Thomas Forth beschrieb aus Sicht der Politik die Herausforderungen für die EU, die sich aus den langsamen internationalen Verhandlungen für den CO2-Markt ergeben. Insbesondere das Problem der überschüssigen AAUs in der EU und Russland bleibt ungelöst und damit die Frage, wie überhaupt genügend Anreize für Investitionen in den Klimaschutz erreicht werden können. Ein Markt für Klimaschutzprojekte wird aber gebraucht, zum Beispiel auch, um die NAMAs zu unterstützen. Die Zukunft der Joint Implementation ist fraglich, denn JI hat sich nicht dauerhaft bewährt, und nur wenige Projekte erzeugt. Dagegen wurde für den CDM in Cancun ein Arbeitsauftrag erteilt; hier gilt es für die Bundesregierung klare Prioritäten zu setzen. Zu diesen gehören mehr Transparenz im Executive Board, z.B. bei der Überprüfbarkeit der Entscheidungen, sowie eine breitere geographische Verteilung der Projekte.

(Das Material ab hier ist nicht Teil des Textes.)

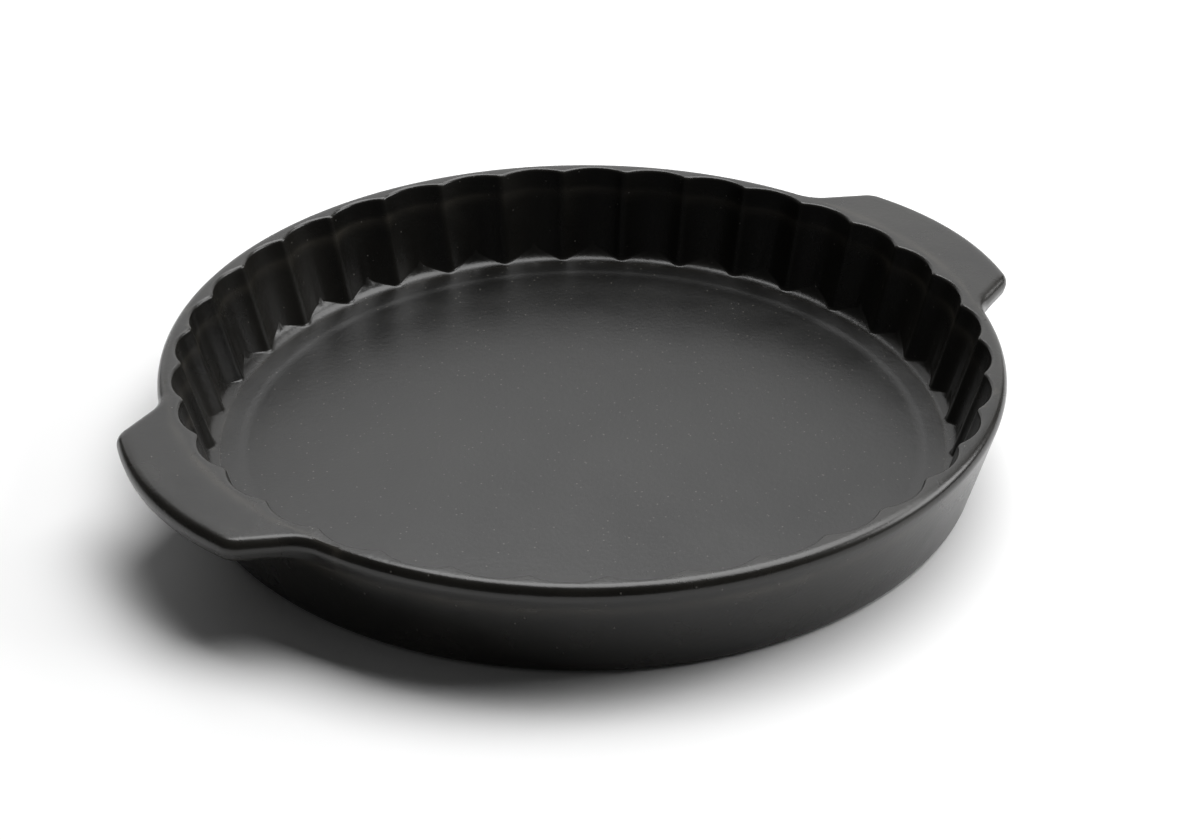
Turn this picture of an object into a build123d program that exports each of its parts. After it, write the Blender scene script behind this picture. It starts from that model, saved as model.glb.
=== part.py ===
# Round fluted tart dish with two lug handles: one fired and glazed ceramic body.
# Millimetres, +Z up. The origin is the centre of the resting face, the handles lie on X.
# Each named region of the one body is its own solid, and neighbours meet face to face.
import os
from math import asin, atan2, cos, hypot, pi, radians, sin, sqrt, tan

from build123d import *

# Whole dish
height = 38.0
rim_radius = 145.0          # the rim at its widest
base_radius = 135.5         # outer wall carried down to the resting plane
rim_depth = 8.0             # the rim and the handles are this thick
foot_height = 0.8           # the bare ring stands this far below the glazed underside

# Flutes: a ridge points inwards and a crown outwards, and both are arcs
flute_count = 36
ridge_top, crown_top = 137.2, 140.1        # radii at the top plane
ridge_arc_top = 3.0
ridge_base, crown_base = 126.4, 129.0      # radii carried down to the resting plane
ridge_arc_base = 4.5

# Inside floor
floor_level = 3.8
floor_radius = 117.3        # the flat floor ends here, at a low soft step
step_width, step_rise = 2.5, 0.3
band_rise = 0.36            # the band outside the step climbs this much
floor_joint = 126.0         # the floor disc ends, and the wall foot and its cove begin
cove_radius = 6.2           # hollow corner between the floor and the wall
cove_turn = radians(62)     # the cove runs straight on once it is this steep

# Underside
foot_inner, foot_outer = 119.0, 131.0
foot_flare = 0.5
heel_radius = 2.2           # rounding where the outer wall turns under

# Handles
handle_reach = 164.5        # centre of the dish to the handle's tip
tip_arc = 110.0             # the tip edge is a shallow arc of this radius
side_at_rim = 46.0          # half width where a side line crosses side_from
side_from = 144.0
side_angle = radians(26)    # the sides close in towards the tip by this much
corner_radius = 9.0
root_radius = 14.0          # hollow blend from the handle into the rim
seat_radius = 142.5         # a handle's inner face is this cylinder
seat_half_angle = 25.0      # degrees

# Rounded edges
rim_rounding = 3.5
lip_rounding = 1.2

# The outer wall is the straight line from the base that touches the rim's rounding
rounding_in, rounding_up = rim_radius - rim_rounding - base_radius, height - rim_rounding
draft = asin(rim_rounding / hypot(rounding_in, rounding_up)) + atan2(rounding_in, rounding_up)
edge_overhang = base_radius + height * tan(draft) - rim_radius   # lost to the rounding
joint_level = height - rim_depth
step_level = floor_level + step_rise
band_level = step_level + band_rise
band_slope = atan2(band_rise, floor_joint - floor_radius - step_width)
clearance = 4.0             # cutting shapes run this far past the faces they open


def outer_radius(z):
    return base_radius + z * tan(draft)


def polar(radius, angle):
    return Vector(radius * cos(angle), radius * sin(angle))


def flute_wire(ridge, crown, ridge_arc, z):
    """Closed wave of tangent arcs, one ridge on +X."""
    half = pi / flute_count
    ridge_centre = ridge + ridge_arc
    across, along = ridge_centre * sin(half), ridge_centre * cos(half) - crown
    crown_arc = (across**2 + along**2 - ridge_arc**2) / (2 * (ridge_arc - along))
    crown_centre = crown - crown_arc
    lean = atan2(across, ridge_centre * cos(half) - crown_centre)
    meet = Vector(crown_centre + crown_arc * cos(lean), crown_arc * sin(lean))
    meet_radius, meet_angle = hypot(meet.X, meet.Y), atan2(meet.Y, meet.X)
    edges = []
    for i in range(flute_count):
        at_ridge, at_crown = 2 * half * i, 2 * half * i + half
        before = polar(meet_radius, at_ridge - half + meet_angle)
        after = polar(meet_radius, at_ridge + half - meet_angle)
        following = polar(meet_radius, at_crown + meet_angle)
        edges.append(ThreePointArc(before, polar(ridge, at_ridge), after))
        edges.append(ThreePointArc(after, polar(crown, at_crown), following))
    return Pos(0, 0, z) * Wire(edges)


def fluted_space():
    """The space inside the wall and rim, open above, with straight tapering flutes."""
    top = height + clearance
    share = top / height
    ridge = ridge_base + (ridge_top - ridge_base) * share
    crown = crown_base + (crown_top - crown_base) * share
    low = flute_wire(ridge_base, crown_base, ridge_arc_base, 0)
    high = flute_wire(ridge, crown, ridge_arc_top, top)
    return Solid.make_loft([low, high], ruled=True)


def spun(points):
    """Solid of revolution about Z from (radius, height) points."""
    face = make_face(Polyline(*[(r, 0, z) for r, z in points], close=True))
    return revolve(face, Axis.Z)


def on_cove(slope):
    """The place in the floor's turned section where the cove is this steep."""
    return Vector(floor_joint + cove_radius * (sin(slope) - sin(band_slope)), 0,
                  band_level + cove_radius * (cos(band_slope) - cos(slope)))


def coved_space():
    """What the turned floor leaves open: step, band, cove, then wide of the wall."""
    top = height + clearance
    start, end = on_cove(band_slope), on_cove(cove_turn)
    run_out = (top - end.Z) / tan(cove_turn)
    cove = ThreePointArc(start, on_cove((band_slope + cove_turn) / 2), end)
    rest = Polyline(
        end, (end.X + run_out, 0, top), (0, 0, top), (0, 0, floor_level),
        (floor_radius, 0, floor_level), (floor_radius + step_width, 0, step_level), start,
    )
    return revolve(make_face([cove, *rest.edges()]), Axis.Z)


def handle_outline(side):
    """One handle from above, reaching into the rim so that the two join."""
    start = Vector(side_from, side_at_rim)
    along = Vector(cos(side_angle), -sin(side_angle))
    from_tip_centre = start - Vector(handle_reach - tip_arc, 0)
    lead = from_tip_centre.dot(along)
    run = sqrt(tip_arc**2 - from_tip_centre.length**2 + lead**2) - lead
    corner = start + along * run
    root = start - along * (side_from - rim_radius / 2) / cos(side_angle)
    tip = ThreePointArc(corner, (handle_reach, 0), (corner.X, -corner.Y))
    sides = Polyline((corner.X, -corner.Y), (root.X, -root.Y), root, corner)
    face = make_face([tip, *sides.edges()])
    return face if side > 0 else face.rotate(Axis.Z, 180)


def rim_outline():
    """The whole top outline: the rim circle with both handles blended into it."""
    outline = Circle(rim_radius) + handle_outline(1) + handle_outline(-1)
    outline = fillet(outline.vertices().sort_by_distance((0, 0))[-4:], corner_radius)
    outline = fillet(outline.vertices().sort_by_distance((0, 0))[:4], root_radius)
    return offset(outline, edge_overhang)


def top_slab():
    """Rim and handles in one piece, drafted and with a rounded top edge."""
    slab = extrude(Pos(0, 0, height) * rim_outline(), -rim_depth, taper=draft * 180 / pi)
    return fillet(slab.edges().group_by(Axis.Z)[-1], rim_rounding)


def seat_space(side):
    """The sector outside the rim that belongs to one handle."""
    end = polar(2 * handle_reach, radians(seat_half_angle))
    wedge = make_face(Polyline((0, 0), (end.X, -end.Y), (end.X, end.Y), close=True))
    sector = Pos(0, 0, joint_level - clearance) * (wedge - Circle(seat_radius))
    solid = extrude(sector, rim_depth + 2 * clearance)
    return solid if side > 0 else solid.rotate(Axis.Z, 180)


def rim(slab, space):
    ring = slab - space
    lip = [e for e in ring.edges().group_by(Axis.Z)[-1]
           if hypot(e.center().X, e.center().Y) < (crown_top + rim_radius) / 2]
    ring = fillet(lip, lip_rounding)
    return ring - seat_space(1) - seat_space(-1)


def fluted_wall(space):
    section = make_face(Polyline(
        (floor_joint, 0, foot_height), (outer_radius(foot_height), 0, foot_height),
        (outer_radius(joint_level), 0, joint_level), (floor_joint, 0, joint_level),
        close=True,
    ))
    heel = section.vertices().sort_by_distance((base_radius, 0, 0))[0]
    return revolve(section.face().fillet_2d(heel_radius, [heel]), Axis.Z) - space


def floor():
    return spun([
        (0, foot_height), (floor_joint, foot_height), (floor_joint, band_level),
        (floor_radius + step_width, step_level), (floor_radius, floor_level),
        (0, floor_level),
    ])


def foot_ring():
    return spun([
        (foot_inner + foot_flare, 0), (foot_outer - foot_flare, 0),
        (foot_outer, foot_height), (foot_inner, foot_height),
    ])


def build():
    slab = top_slab()
    space = fluted_space() & coved_space()
    parts = {
        "floor": floor(),
        "fluted_wall": fluted_wall(space),
        "rim": rim(slab, space),
        "handle_left": slab & seat_space(-1),
        "handle_right": slab & seat_space(1),
        "foot_ring": foot_ring(),
    }
    os.makedirs("parts", exist_ok=True)
    for name, solid in parts.items():
        print(name, len(solid.solids()), round(solid.volume), solid.is_valid)
        export_step(solid, f"parts/{name}.step")


build()
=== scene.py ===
import math
import bpy
from mathutils import Matrix, Vector


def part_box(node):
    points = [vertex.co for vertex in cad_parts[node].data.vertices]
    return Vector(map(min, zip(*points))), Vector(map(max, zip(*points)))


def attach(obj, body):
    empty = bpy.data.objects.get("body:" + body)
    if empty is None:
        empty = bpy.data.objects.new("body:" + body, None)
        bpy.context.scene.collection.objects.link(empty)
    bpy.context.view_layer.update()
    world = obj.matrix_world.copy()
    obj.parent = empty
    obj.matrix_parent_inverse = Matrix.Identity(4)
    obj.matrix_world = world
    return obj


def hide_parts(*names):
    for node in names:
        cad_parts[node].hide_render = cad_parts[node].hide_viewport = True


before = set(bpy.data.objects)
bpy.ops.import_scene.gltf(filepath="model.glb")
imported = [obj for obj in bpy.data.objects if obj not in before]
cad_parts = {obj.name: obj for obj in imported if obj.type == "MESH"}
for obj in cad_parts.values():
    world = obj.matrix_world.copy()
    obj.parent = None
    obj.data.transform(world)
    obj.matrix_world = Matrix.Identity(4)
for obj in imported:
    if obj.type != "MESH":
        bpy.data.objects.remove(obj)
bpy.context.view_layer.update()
print("frame loaded:", sorted(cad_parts))

mm = 0.001
weldDistance = 0.004 * mm
smoothAngle = math.radians(38)      # sharper edges than this stay crisp
sameAngle = 1e-6
edgeSlack = 1e-9

# Sizes that every piece shares, read from the frame where it holds them
dish = {
    "height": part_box("rim")[1].z,
    "rimRadius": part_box("rim")[1].y,
    "jointLevel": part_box("rim")[0].z,
    "floorJoint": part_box("floor")[1].x,
    "footHeight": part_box("foot_ring")[1].z,
    "baseRadius": 135.5 * mm,
    "rimRounding": 3.5 * mm,
    "bandLevel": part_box("floor")[1].z,
    "floorLevel": 3.8 * mm, "floorRadius": 117.3 * mm,
    "stepWidth": 2.5 * mm, "stepRise": 0.3 * mm,
    "seatRadius": 142.5 * mm,
    "seatHalfAngle": math.radians(25),
}

# The outer wall is the straight line from the base that touches the rim's rounding
roundingIn = dish["rimRadius"] - dish["rimRounding"] - dish["baseRadius"]
roundingUp = dish["height"] - dish["rimRounding"]
draft = math.asin(dish["rimRounding"] / math.hypot(roundingIn, roundingUp))
draft += math.atan2(roundingIn, roundingUp)


def outerRadius(z):
    return dish["baseRadius"] + z * math.tan(draft)


overhang = outerRadius(dish["height"]) - dish["rimRadius"]


def softPath(corners):
    # Each corner is (x, z, radius, steps round it, steps along the run that leads to it)
    places = [Vector(c[:2]) for c in corners]
    path = [places[0]]
    for i in range(1, len(corners)):
        radius, arcSteps, runSteps = corners[i][2:]
        here = places[i]
        if arcSteps == 0:
            start, bend = here, []
        else:
            back = (places[i - 1] - here).normalized()
            ahead = (places[i + 1] - here).normalized()
            half = back.angle(ahead) / 2
            start = here + back * radius / math.tan(half)
            centre = here + (back + ahead).normalized() * radius / math.sin(half)
            spoke = start - centre
            turn = math.pi - 2 * half
            if back.x * ahead.y - back.y * ahead.x > 0:
                turn = -turn
            bend = []
            for k in range(1, arcSteps + 1):
                bend.append(centre + Matrix.Rotation(turn * k / arcSteps, 2) @ spoke)
        begin = path[-1]
        for k in range(1, runSteps + 1):
            path.append(begin.lerp(start, k / runSteps))
        path += bend
    return path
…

In der anschließenden Diskussion wurden verschiedene technische und politische Fragen rund um die Reform des CDM angesprochen. Zentral sind dafür die Zielsetzungen durch die Politik, auf die die Märkte reagieren können. Gerade das Fehlen von Sicherheit für die Zeit nach 2012 ist hier problematisch, da Unternehmen keine sichere Basis für ihre Erwartungen an zukünftige Entwicklungen haben.
Diskutiert wurde auch, dass der CDM sich derzeit v.a. auf große Schwellenländer konzentriert und sich daher die Frage stellt, ob und inwieweit die anderen Staaten stärker unterstützt werden müssten, um sich am CDM beteiligen zu können (insbesondere Afrikanische Länder). Hier stand auch die Frage im Raum, ob öffentliche Gelder effizienter für die Unterstützung der Märkte oder für die direkte Hilfe im Klimaschutz eingesetzt werden können.
Nach der Veranstaltung wurde die angeregte Diskussion in entspannter Atmosphäre in einem nahegelegenen Restaurant fortgesetzt. Der Climate Talk ist ein Expertendialog zu aktuellen politischen, rechtlichen und ökonomischen Fragen des Klimaschutzes, der organisiert wird von Dr. Camilla Bausch und Benjamin Görlach vom Ecologic Institut und Dr. Susanne Dröge von der Stiftung Wissenschaft und Politik. Die Veranstaltung fand am 15. Dezember 2010 in den Räumen der SWP statt und wurde moderiert von Dr. Susanne Dröge.